| (f) | an executed copy of the Plan of Domestication, filed as Exhibit 2.2 to the Registration Statement (the “Plan of Domestication”); and |
| (g) | the specimen Common Stock Certificate of Akili, Inc., filed as Exhibit 4.2 to the Registration Statement. |
We have also examined originals or copies, certified or otherwise identified to our satisfaction, of such records of the Company and such agreements, certificates and receipts of public officials, certificates of officers or other representatives of the Company and others and such other documents as we have deemed necessary or appropriate as a basis for the opinions stated below.
In this opinion, we have relied, with your consent, upon oral and written representations of officers of the Company and certificates of officers of the Company and public officials with respect to the accuracy of the factual matters addressed in such representations and certificates. In addition, in rendering this opinion, we have assumed without verification the genuineness of all signatures, the authenticity of all documents submitted to us as originals, the conformity of certified copies submitted to us with the original documents to which such certified copies relate and the legal capacity of all individuals executing any of the foregoing documents.
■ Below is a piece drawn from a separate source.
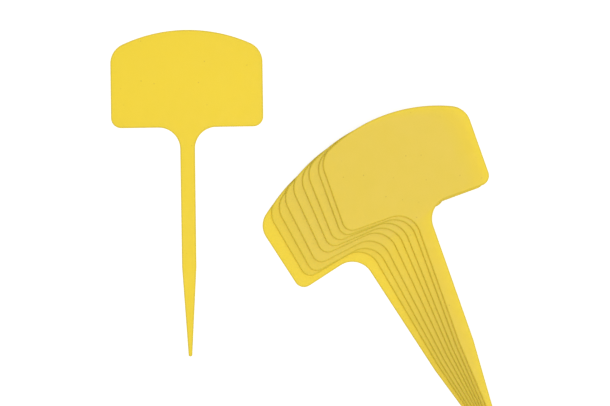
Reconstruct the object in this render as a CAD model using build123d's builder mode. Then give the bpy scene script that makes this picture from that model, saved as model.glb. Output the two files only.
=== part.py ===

The opinions stated herein presume that:
I. prior to effecting the Domestication: (i) the Registration Statement, as finally amended (including all necessary post-effective amendments), will have become effective under the Securities Act; (ii) the shareholders of the Company will have approved, among other things, the Merger Agreement and the Domestication, including the Certificate of Incorporation and By-Laws; and (iii) all other necessary action will have been taken under the applicable laws of the Cayman Islands to authorize, approve and permit the Domestication, and any and all consents, approvals and authorizations from applicable Cayman Islands and other governmental and regulatory authorities required to authorize and permit the Domestication will have been obtained;
II. the Certificate of Domestication, in the form attached as Exhibit 4.3 to the Registration Statement, without alteration or amendment (other than identifying the appropriate date), will be duly authorized and executed and thereafter be duly filed with the DE Secretary of State in accordance with Sections 103 and 388 of the DGCL, that no other certificate or document, other than the Certificate of Incorporation, has been, or prior to the filing of the Certificate of Domestication will be, filed by or in respect of Akili, Inc. with the DE Secretary of State and that Akili, Inc. will pay any fees and other charges required to be paid in connection with the filing of the Certificate of Domestication;
III. the Certificate of Incorporation, in the form filed as Exhibit 3.2 to the Registration Statement, without alteration or amendment (other than identifying the appropriate date), will be duly authorized and executed and thereafter be duly filed with the DE Secretary of State and have become effective in accordance with Sections 103 and 388 of the DGCL, that no other certificate or document, other than the Certificate of Domestication, has been, or prior to the filing of the Certificate of Incorporation will be, filed by or in respect of Akili, Inc. with the DE Secretary of State and that Akili, Inc. will pay any fees and other charges required to be paid in connection with the filing of the Certificate of Incorporation;
IV. the By-Laws, in the form attached as Exhibit 3.3 to the Registration Statement, without alteration or amendment (other than identifying the appropriate date), will become effective upon the Domestication Effective Time; and
V. prior to the issuance of the Akili, Inc. Merger Shares and the Earnout Shares: (i) the Registration Statement, as finally amended (including all necessary post-effective amendments), will have become effective under the Securities Act; (ii) the shareholders of the Company will have approved, among other things, the Merger Agreement and the Domestication, including the Certificate of Incorporation and the By-Laws; and (iii) the Domestication and the other transactions contemplated by the Merger Agreement to be consummated concurrent with or prior to the Merger will have been consummated.